Repeat exactly and only the lines from the line containing "const bin = new THREE.Group();" through the line containing "obj.parent = None", both included.

▶ MATERIAL FOR THE TASK:
▬▬▬

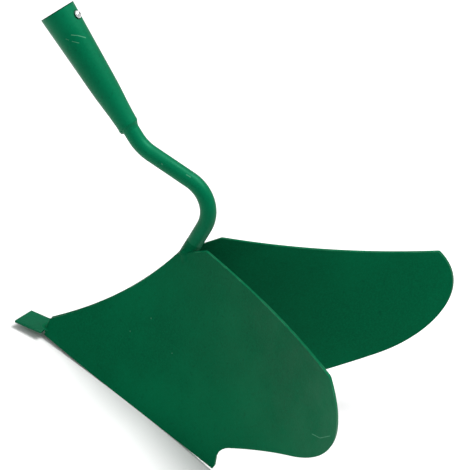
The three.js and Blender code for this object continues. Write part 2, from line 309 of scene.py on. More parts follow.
class Sheet:
    """One face of the right wing's bent sheet, offset from the middle of its thickness."""

    def __init__(self, offset):
        self.across, self.outward, self.along = bend_axes()
        steps = np.linspace(0, 1, 3001)[:, None]
        a, b, c, d = (np.array(p, float) for p in BEND)
        places = (
            (1 - steps) ** 3 * a
            + 3 * steps * (1 - steps) ** 2 * b
            + 3 * steps**2 * (1 - steps) * c
            + steps**3 * d
        )
        ahead = np.gradient(places, axis=0)
        ahead /= np.linalg.norm(ahead, axis=1)[:, None]
        places = places + offset * np.stack([-ahead[:, 1], ahead[:, 0]], axis=1)
        self.places = places
        self.arc = np.concatenate(
            [[0], np.cumsum(np.linalg.norm(np.diff(places, axis=0), axis=1))]
        )
        self.normal_to_ruling = np.array([-self.along[2], self.along[0]])
        self.key = self.flat(places) @ self.normal_to_ruling

    def flat(self, places):
        """Section points as side-view points, without the ruling and the lift."""
        section = places[:, :1] * self.across + places[:, 1:] * self.outward
        return section[:, [0, 2]]

    def lift(self, xz):
        """Points of this face over side-view points."""
        xz = np.atleast_2d(np.array(xz, float))
        start = xz - np.array([0, NOSE_LIFT])
        key = start @ self.normal_to_ruling
        order = np.argsort(self.key)
        s = np.interp(key, self.key[order], self.places[order, 0])
        v = np.interp(key, self.key[order], self.places[order, 1])
        section = s[:, None] * self.across + v[:, None] * self.outward
        ruling = np.array([self.along[0], self.along[2]])
        reach = ((start - section[:, [0, 2]]) @ ruling) / (ruling @ ruling)
        return section + reach[:, None] * self.along + np.array([0, 0, NOSE_LIFT])

    def spots(self, across_step, along_step, along_low, along_high):
        """Side-view points of a grid whose lines follow the ruling."""
        arcs = np.arange(across_step / 2, self.arc[-1], across_step)
        s = np.interp(arcs, self.arc, self.places[:, 0])
        v = np.interp(arcs, self.arc, self.places[:, 1])
        base = self.flat(np.stack([s, v], axis=1)) + np.array([0, NOSE_LIFT])
        ruling = np.array([self.along[0], self.along[2]])
        reach = np.arange(along_low, along_high, along_step)
        return (base[:, None, :] + reach[None, :, None] * ruling).reshape(-1, 2)

    def on_ridge(self, heights, y):
        """Side-view points at these heights where this face ends: at y or at the ridge's cut."""
        low = np.full(len(heights), -60.0)
        high = np.full(len(heights), 150.0)
        for _ in range(40):
            middle = (low + high) / 2
            beyond = self.lift(np.stack([middle, heights], axis=1))[:, 1] > y
            low = np.where(beyond, middle, low)
            high = np.where(beyond, high, middle)
        cut_line = np.vstack([quadratic(RIDGE_FOOT, RIDGE_PULL, RIDGE_TOP, 60), [RIDGE_TOP]])
        at_cut = np.interp(heights, cut_line[:, 1], cut_line[:, 0])
        return np.stack([np.maximum((low + high) / 2, at_cut), heights], axis=1)


def rounded(stretches, radius, count=4):
    """Joins open stretches into one loop, and rounds the corners between them."""
    loop = []
    for index, stretch in enumerate(stretches):
        corner = stretch[0]
        before = stretches[index - 1][-1]
        after = stretch[1]
        reach_in = min(radius, 0.45 * np.linalg.norm(before - corner))
        reach_out = min(radius, 0.45 * np.linalg.norm(after - corner))
        start = corner + (before - corner) / np.linalg.norm(before - corner) * reach_in
        end = corner + (after - corner) / np.linalg.norm(after - corner) * reach_out
        loop.extend(quadratic(start, corner, end, count))
        loop.append(end)
        loop.extend(stretch[1:])
    return np.array(loop)


def wing_loop():
    """The wing's outline apart from its ridge, from the foot of the nose to the neck."""
    return [
        quadratic(NOSE_FOOT, EDGE_PULL, TIP, 70),
        straight(TIP, TIP_BACK, 3),
        np.vstack(
            [
                straight(TIP_BACK, NOTCH_FOOT, 4),
                quadratic(NOTCH_FOOT, NOTCH_PULL, NOTCH_END, 9),
                straight(NOTCH_END, TAIL_START, 26),
                cubic(TAIL_START, TAIL_PULL_LOW, TAIL_PULL_HIGH, TOP_REAR, 48),
            ]
        ),
        quadratic(TOP_REAR, TOP_PULL, TOP_FRONT, 56),
        straight(TOP_FRONT, RIDGE_TOP, 13),
    ]


def inside(points, loop):
    """Which points lie inside a closed loop."""
    result = np.zeros(len(points), bool)
    ahead = np.roll(loop, -1, axis=0)
    for (x0, z0), (x1, z1) in zip(loop, ahead):
        if z0 == z1:
            continue
        crosses = (points[:, 1] < z0) != (points[:, 1] < z1)
        at = x0 + (points[:, 1] - z0) * (x1 - x0) / (z1 - z0)
        result ^= crosses & (points[:, 0] < at)
    return result


def clearance(points, loop):
    """How far each point lies from the nearest corner of a loop."""
    return np.min(np.linalg.norm(points[:, None, :] - loop[None], axis=2), axis=1)


def wing_mesh():
    """Points and faces of the right wing: two bent faces, joined round their rims."""
    outer, inner, middle = Sheet(SHEET / 2), Sheet(-SHEET / 2), Sheet(0)
    stretches = wing_loop()
    rim = rounded(stretches, 1.6)
    heights = np.linspace(RIDGE_TOP[1], RIDGE_FOOT[1], 54)
    ridge = middle.on_ridge(heights, 0)
    loop = np.vstack([rim, ridge])
    spots = middle.spots(6, 8, -90, 210)
    spots = spots[inside(spots, loop)]
    spots = spots[clearance(spots, rim) > 3.2]
    spots = spots[clearance(spots, ridge) > 7]
    count = len(loop)
    flat = [Vector(p) for p in np.vstack([loop, spots])]
    result = geometry.delaunay_2d_cdt(flat, [], [tuple(range(count))], 1, 1e-6)
    made, triangles = result[0], result[2]
    xz = np.array([tuple(p) for p in made])
    outer_xz, inner_xz = xz.copy(), xz.copy()
    first = len(rim)
    outer_xz[first:count] = outer.on_ridge(heights, 0)
    inner_xz[first:count] = inner.on_ridge(heights, 0)
    places = [*outer.lift(outer_xz), *inner.lift(inner_xz)]
    size = len(xz)
    faces = [tuple(f) for f in triangles]
    faces += [tuple(size + v for v in reversed(f)) for f in triangles]
    for corner in range(count):
        after = (corner + 1) % count
        faces.append((corner, after, size + after, size + corner))
    return places, faces


def wing(name, mirror):
    places, faces = wing_mesh()
    if mirror:
        places = [(x, -y, z) for x, y, z in places]
    made = new_object(name, places, faces)
    ridge_y = 1.2 * MM
    return round_edges(made, 0.5, keep=lambda middle: abs(middle.y) < ridge_y)


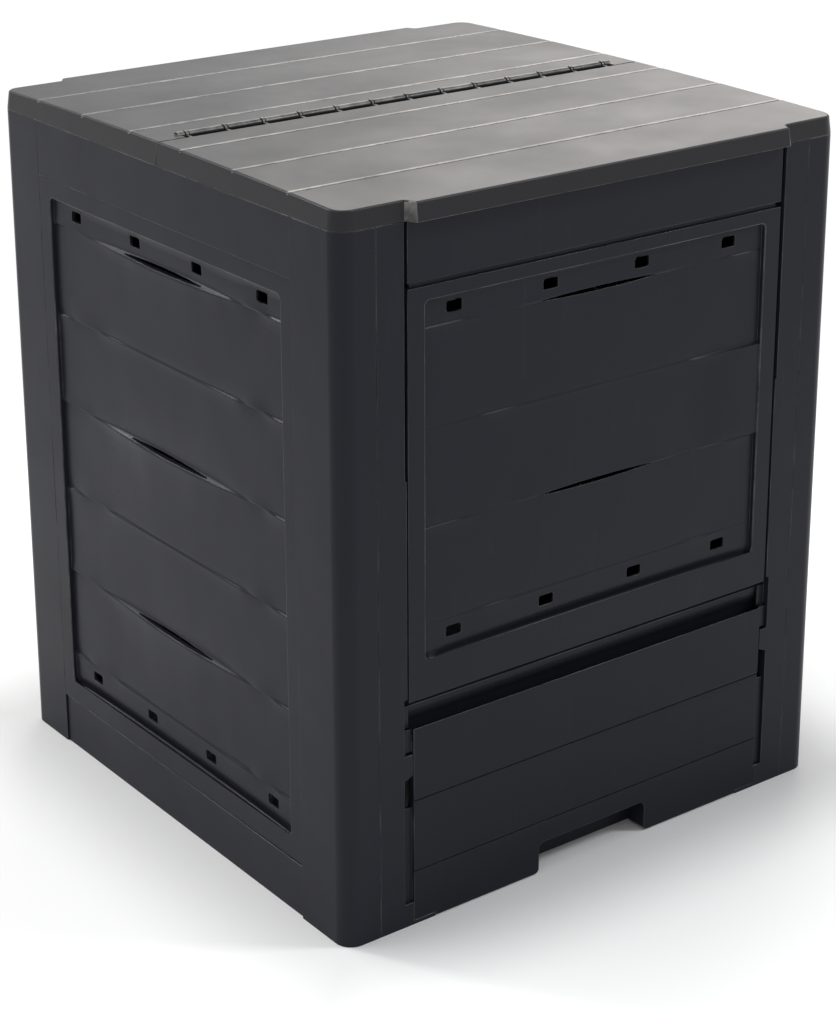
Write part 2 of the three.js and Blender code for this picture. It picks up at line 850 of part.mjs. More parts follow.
function part(name, solid, finish) {
  const mesh = new THREE.Mesh(asGeometry(solid), new THREE.MeshStandardMaterial(finishes[finish]));
  mesh.name = name;
  return mesh;
}

// A group that stands where a wall stands, so that its pieces keep the wall's own frame.
function wallGroup(wall, pieces) {
  const inner = new THREE.Group();
  inner.position.set(-wall.length / 2, -wall.distance, 0);
  inner.add(...pieces);
  const outer = new THREE.Group();
  outer.rotation.z = wall.turn;
  outer.add(inner);
  return outer;
}

function corner(name, turn, legs, [x, y]) {
  const mesh = part(name, cornerPost(...legs), "body");
  mesh.rotation.z = turn;
  mesh.position.set(x, y, 0);
  return mesh;
}

function plainWall(side, panelName) {
  const wall = walls[side];
  const { length } = wall;
  const railFit = sideFit(0);
  const panelFit = sideFit(sideFace);
  const rail = { length, fit: railFit, bottom: railBottom, panelFace: sideFace, clips: clipsOf(wall) };
  const panel = {
    length,
    fit: panelFit,
    bottom: plinthTop,
    top: railBottom - touchGap,
    frame: sideFrame,
    fieldBottom: plinthTop + lowFrame,
    ventInsets: [ventFarInset, ventNearInset],
  };
  return wallGroup(wall, [
    part(`upper_rail_${side}`, upperRail(rail), "body"),
    part(panelName, boardPanel(panel), "body"),
    part(`lower_rail_${side}`, lowerRail(length), "body"),
  ]);
}

function frontWall() {
  const length = bodyWidth;
  const rail = { length, fit: frontFit, bottom: frontRailBottom, panelFace: frontFace, clips: [] };
  const panel = {
    length,
    fit: frontFit,
    bottom: frontPanelBottom,
    top: frontPanelTop,
    frame: panelReveal + frontFrame,
    fieldBottom: frontPanelBottom + frontLowFrame,
    ventInsets: [ventNearInset, ventFarInset],
  };
  const stile = frontStile();
  const rightStile = part("front_stile_right", stile, "body");
  rightStile.scale.x = -1;
  rightStile.position.x = length;
  return wallGroup(walls.front, [
    part("upper_rail_front", upperRail(rail), "body"),
    part("front_panel", boardPanel(panel), "body"),
    part("front_stile_left", stile, "body"),
    rightStile,
    part("door_lintel", doorLintel(), "body"),
    part("harvest_door", harvestDoor(), "door"),
  ]);
}

const bin = new THREE.Group();
const halfX = bodyWidth / 2;
const halfY = bodyDepth / 2;
const sideLegs = [postSideLeg, postSideLeg];
bin.add(
  corner("corner_post_front_left", 0, [postFrontLeg, postSideLeg], [-halfX, -halfY]),
  corner("corner_post_front_right", Math.PI / 2, [postSideLeg, postFrontLeg], [halfX, -halfY]),
  corner("corner_post_rear_right", Math.PI, sideLegs, [halfX, halfY]),
  corner("corner_post_rear_left", -Math.PI / 2, sideLegs, [-halfX, halfY]),
  frontWall(),
  plainWall("left", "side_panel_left"),
  plainWall("right", "side_panel_right"),
  plainWall("rear", "rear_panel"),
  part("lid_front_half", lidFrontHalf(), "lid"),
  part("lid_rear_half", lidRearHalf(), "lid"),
);

export default bin;
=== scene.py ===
"""Garden compost bin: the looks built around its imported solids, laid out as an add-on."""

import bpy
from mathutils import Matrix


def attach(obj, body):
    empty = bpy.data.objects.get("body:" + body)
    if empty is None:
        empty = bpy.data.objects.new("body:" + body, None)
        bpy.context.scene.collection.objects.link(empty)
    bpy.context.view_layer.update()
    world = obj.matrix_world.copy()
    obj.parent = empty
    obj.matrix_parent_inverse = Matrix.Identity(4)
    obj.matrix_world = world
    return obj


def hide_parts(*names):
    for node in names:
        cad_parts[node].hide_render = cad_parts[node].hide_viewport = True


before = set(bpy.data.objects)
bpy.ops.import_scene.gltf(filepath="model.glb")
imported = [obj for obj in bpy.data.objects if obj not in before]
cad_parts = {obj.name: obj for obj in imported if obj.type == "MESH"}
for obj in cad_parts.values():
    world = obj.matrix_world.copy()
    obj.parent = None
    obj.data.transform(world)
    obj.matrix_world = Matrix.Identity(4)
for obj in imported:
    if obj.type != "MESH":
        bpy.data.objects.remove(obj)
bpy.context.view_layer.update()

import math

import bmesh
import bpy
from mathutils import Vector

bl_info = {
    "name": "Compost Bin",
    "version": (1, 0, 0),
    "blender": (4, 5, 0),
    "location": "3D View > Sidebar > Compost Bin",
    "description": "Builds the moulded pieces, finishes and stage of a garden compost bin",
    "category": "Object",
}

MM = 0.001

# The stage, in metres and degrees; the camera's place and angle fit the photograph
FLOOR_SIZE = 60
LIT_SHARE = 0.5
LAMP_DISTANCE = 3
# Lamps: name, direction, spread, strength and colour
LAMPS = (
    ("soft_light_above", (-0.2, 0.25, 1.0), 26, 0.85, (1.0, 1.0, 1.0)),
    ("warm_light_behind", (0.66, 0.64, 0.46), 26, 0.5, (1.0, 0.95, 0.9)),
    ("strip_light_left", (-0.4, 0.75, 0.5), 10, 0.7, (1.0, 1.0, 1.0)),
    ("strip_light_right", (0.575, -0.42, 0.69), 10, 0.7, (0.95, 0.97, 1.0)),
)
CAMERA_PLACE = (-1.466, -1.973, 1.287)
CAMERA_PITCH = 18.386
CAMERA_YAW = 37.246
CAMERA_LENS = 86.7
CAMERA_SHIFT = (-0.0187, -0.17)
CAMERA_REACH = 100

# Sizes of the solids that the pieces follow, in metres
HALF_WIDTH = 0.305
LID_EDGE = 0.7235
SPLIT_PLACE = -0.005
GROOVE_HALF = 0.0015
SHOULDER = 0.003
HINGE_HALF = 0.27
HINGE_DEPTHS = (-0.006, 0.0135)
LIP_ENDS = (0.2265, 0.2365)
BOARD_JOINTS = (0.6, 0.503, 0.406, 0.309, 0.212, 0.115)
DOOR_JOINTS = (0.1335, 0.058)
DOOR_TOP = 0.209
DOOR_SKIN = 0.0026
DOOR_FRONT = 0.0018
DOOR_INNER = 0.2257
FRONT_DEPTH = 0.001
SIDE_DEPTH = 0.002
STILE_EDGE = 0.236
STILE_LEVELS = (0.241, 0.46)
LINTEL_LEVELS = (0.196, 0.2369)
LINTEL_END = 0.2357
LINTEL_CLEAR = 0.006
LINTEL_FRONT = 0.004
BOARD_WALL = 0.0026
SKIN_WALL = 0.0032
FIELD_MARGIN = 0.01
JOINT_CLEAR = 0.011
LOW_ZONE = 0.04
VENT_HALF = 0.0055
VENT_LEVELS = (0.012, 0.019)
GROOVE_DEPTH = 0.0014
SLIT_DROP = 0.0006
PANEL_EDGES = (0.074, 0.536)
LID_GROOVES = (0.227, 0.137, 0.047)
LID_FAR_EDGES = [way * groove + GROOVE_HALF for groove in LID_GROOVES for way in (-1, 1)]
LID_GROOVE_DEPTH = 0.003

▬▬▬

▶ FINISHED ANSWER:
const bin = new THREE.Group();
const halfX = bodyWidth / 2;
const halfY = bodyDepth / 2;
const sideLegs = [postSideLeg, postSideLeg];
bin.add(
  corner("corner_post_front_left", 0, [postFrontLeg, postSideLeg], [-halfX, -halfY]),
  corner("corner_post_front_right", Math.PI / 2, [postSideLeg, postFrontLeg], [halfX, -halfY]),
  corner("corner_post_rear_right", Math.PI, sideLegs, [halfX, halfY]),
  corner("corner_post_rear_left", -Math.PI / 2, sideLegs, [-halfX, halfY]),
  frontWall(),
  plainWall("left", "side_panel_left"),
  plainWall("right", "side_panel_right"),
  plainWall("rear", "rear_panel"),
  part("lid_front_half", lidFrontHalf(), "lid"),
  part("lid_rear_half", lidRearHalf(), "lid"),
);

export default bin;
=== scene.py ===
"""Garden compost bin: the looks built around its imported solids, laid out as an add-on."""

import bpy
from mathutils import Matrix


def attach(obj, body):
    empty = bpy.data.objects.get("body:" + body)
    if empty is None:
        empty = bpy.data.objects.new("body:" + body, None)
        bpy.context.scene.collection.objects.link(empty)
    bpy.context.view_layer.update()
    world = obj.matrix_world.copy()
    obj.parent = empty
    obj.matrix_parent_inverse = Matrix.Identity(4)
    obj.matrix_world = world
    return obj


def hide_parts(*names):
    for node in names:
        cad_parts[node].hide_render = cad_parts[node].hide_viewport = True


before = set(bpy.data.objects)
bpy.ops.import_scene.gltf(filepath="model.glb")
imported = [obj for obj in bpy.data.objects if obj not in before]
cad_parts = {obj.name: obj for obj in imported if obj.type == "MESH"}
for obj in cad_parts.values():
    world = obj.matrix_world.copy()
    obj.parent = None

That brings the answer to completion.